Saturday, November 25, 2006

Thanksgiving in Baghdad



Note: I meant to post these pictures yesterday, but had to take a no-notice trip up north to Bayji. I will post the details of that trip sometime in the next day or two as well.

This was my second Thanksgiving for which I was deployed overseas, the previous being in 1995, when I was a Second Lieutenant stationed just 30 miles from the DMX in South Korea. For those who have never served in the military, Thanksgiving is the equivalent of the Super Bowl for military dining facilities for which they pull out all the stops. As the menu below indicates, the soldiers here (and various State Department officials and contractors) had the option of turkey, lobster tails, carved ham, or freshly carved prime rib. There were mashed potatoes, sweet potatoes, two kinds of stuffing, green beans, corn, salads, and about ten different kinds of pie.


[Note: Apparently you have to click on the blank space above to actually view the menu. Why? I don't know. 'Dem computers are tricky!]

Before the feast, however, I visited an Iraqi crafts bazaar held in the Green Beans Cafe (the former Palace ballroom converted into a coffee bar). I purchased about $200 worth of trinkets and paintings to be distributed as gifts to my family back home. (Sorry, Seth, they didn't have any hookahs available, and the daggers on sale started at $100). They also had a wide variety of hand-knit Iraqi rugs, but these started at $300 for anything more than a small sample.

For lunch, I went to the MNSTC-I (Multinational Support and Training Command-Iraq, the guys who are in charge of training Iraqi Security Forces) dining facility at Pheonix Base in a far corner of the International Zone. There, I dined with my old friend Major Chris Hickey (see my first post from Baghdad in March), who is redeploying next week. Although Pheonix Base's DFAC is not as elaborate as the Palace DFAC, it was a good meal, and my turkey breast was personally carved by Lieutenant General Martin Dempsey. (Again, for those not in the military, it is a tradition that the Commanders serve the lower ranks on Thanksgiving day). The meal was fine, although I restricted myself to traditional Thanksgiving fare . . . well, and an Iraqi-style shrimp kebab that was REALLY good.

After gorging to the point of immobility, I actually went back to the office for a few hours. Starting at 1600, I began carefully sipping tea, hoping to expand my stomach (an old wrestler's trick) so that I would have room for a big dinner. I then went with my co-workers to the Palace DFAC for a second turkey dinner. As the pictures below demonstrate, they put a lot of effort into decorating the mess hall with paper mache and ice sculptures, although the "pilgrims" and "Indians" quite frankly seriously creeped me out.

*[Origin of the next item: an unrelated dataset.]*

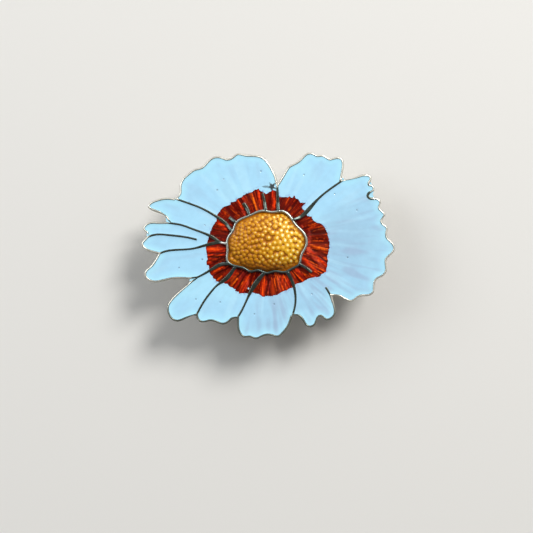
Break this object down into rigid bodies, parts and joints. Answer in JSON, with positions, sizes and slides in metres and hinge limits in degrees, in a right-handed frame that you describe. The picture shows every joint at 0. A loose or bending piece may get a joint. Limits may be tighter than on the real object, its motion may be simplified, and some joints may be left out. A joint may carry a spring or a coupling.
{
  "type": "hat pin",
  "caption": "Enamel daisy pin with raised metal lines, white and red petals, a beaded amber dome, and two posts with butterfly clutches.",
  "frame": {"origin": "on the plane of the plate's back, under the middle of the amber dome", "axes": "+X to the flower's right along its longest extent, +Y to the flower's top, +Z out of the face"},
  "size_m": [0.0512, 0.0377, 0.0128],
  "materials": {
    "nickel": "polished",
    "white_enamel": "gloss",
    "red_enamel": "gloss",
    "amber_enamel": "gloss",
    "post_steel": "satin",
    "solder": "satin",
    "clutch_nickel": "polished",
    "spring_steel": "polished"
  },
  "bodies": {
    "pin": {"struck_base": "nickel", "top_left_white_enamel": "white_enamel", "upper_left_white_enamel": "white_enamel", "middle_left_white_enamel": "white_enamel", "lower_left_white_enamel": "white_enamel", "left_corner_white_enamel": "white_enamel", "bottom_left_white_enamel": "white_enamel", "bottom_white_enamel": "white_enamel", "right_white_enamel": "white_enamel", "top_right_white_enamel": "white_enamel", "top_left_red_enamel": "red_enamel", "upper_left_red_enamel": "red_enamel", "middle_left_red_enamel": "red_enamel", "lower_left_red_enamel": "red_enamel", "left_corner_red_enamel": "red_enamel", "bottom_left_red_enamel": "red_enamel", "bottom_red_enamel": "red_enamel", "right_red_enamel": "red_enamel", "top_right_red_enamel": "red_enamel", "notch_enamel": "white_enamel", "folded_edge_enamel": "white_enamel", "amber_dome_enamel": "amber_enamel", "left_post": "post_steel", "left_post_solder": "solder", "right_post": "post_steel", "right_post_solder": "solder"},
    "left_clutch": {"left_clutch_disc": "clutch_nickel"},
    "left_cage": {"left_clutch_cage": "clutch_nickel", "left_clutch_bridge": "spring_steel"},
    "left_upper_wing": {"left_clutch_upper_wing": "spring_steel"},
    "left_lower_wing": {"left_clutch_lower_wing": "spring_steel"},
    "right_clutch": {"right_clutch_disc": "clutch_nickel"},
    "right_cage": {"right_clutch_cage": "clutch_nickel", "right_clutch_bridge": "spring_steel"},
    "right_upper_wing": {"right_clutch_upper_wing": "spring_steel"},
    "right_lower_wing": {"right_clutch_lower_wing": "spring_steel"}
  },
  "joints": [
    {"name": "left_clutch_slide", "type": "slide", "parent": "pin", "child": "left_clutch", "axis": [0, 0, -1], "range_m": [-0.0021, 0.011]},
    {"name": "left_cage_swivel", "type": "hinge", "parent": "left_clutch", "child": "left_cage", "pos_m": [-0.012, 0, -0.0032], "axis": [0, 0, -1], "continuous": true},
    {"name": "left_upper_wing_squeeze", "type": "hinge", "parent": "left_cage", "child": "left_upper_wing", "pos_m": [-0.012, 0.0029, -0.00408], "axis": [-1, 0, 0], "range_deg": [0, 5], "stiffness_Nm_per_rad": 0.03},
    {"name": "left_lower_wing_squeeze", "type": "hinge", "parent": "left_cage", "child": "left_lower_wing", "pos_m": [-0.012, -0.0029, -0.00408], "axis": [1, 0, 0], "range_deg": [0, 5], "stiffness_Nm_per_rad": 0.03},
    {"name": "right_clutch_slide", "type": "slide", "parent": "pin", "child": "right_clutch", "axis": [0, 0, -1], "range_m": [-0.0021, 0.011]},
    {"name": "right_cage_swivel", "type": "hinge", "parent": "right_clutch", "child": "right_cage", "pos_m": [0.012, 0, -0.0032], "axis": [0, 0, -1], "continuous": true},
    {"name": "right_upper_wing_squeeze", "type": "hinge", "parent": "right_cage", "child": "right_upper_wing", "pos_m": [0.012, 0.0029, -0.00408], "axis": [-1, 0, 0], "range_deg": [0, 5], "stiffness_Nm_per_rad": 0.03},
    {"name": "right_lower_wing_squeeze", "type": "hinge", "parent": "right_cage", "child": "right_lower_wing", "pos_m": [0.012, -0.0029, -0.00408], "axis": [1, 0, 0], "range_deg": [0, 5], "stiffness_Nm_per_rad": 0.03}
  ]
}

General Casey and his staff were still travelling across Iraq from one Forward Operating Base to another, so in order to give KBR's staff a break it was essentially self-service. This enabled me to give myself huge servings of dark meat, cornbread stuffing, and garlic mashed potatoes, topped by a small lake of turkey gravy. (The stuffing and potatoes were better at the Palace, while the turkey at Phoenix wasn’t as salty). Candles adorned each table, and a band played jazz next to a horrifically gaudy Thanksgiving diorama at the chow hall’s entrance. After cleaning my plate, I forced myself to have another slice of pecan pie (they’d run out of pumpkin), after having devoured two small slices of pie (pumpkin and pecan) with lunch.

In the end, it was a good meal, and I likely gained back about five of the ten pounds I've lost since coming to Iraq. But something felt as if it were missing. Corny as it sounds, I realized that as central as the feast and the football are to the holiday, what was lacking was my family. I really wish I'd been home with my family, to watch David enjoying his first Thanksgiving (with sufficiently processed turkey, of course). Hopefully, everybody here in Iraq will make it home safely to enjoy next year's Thanksgiving with their families.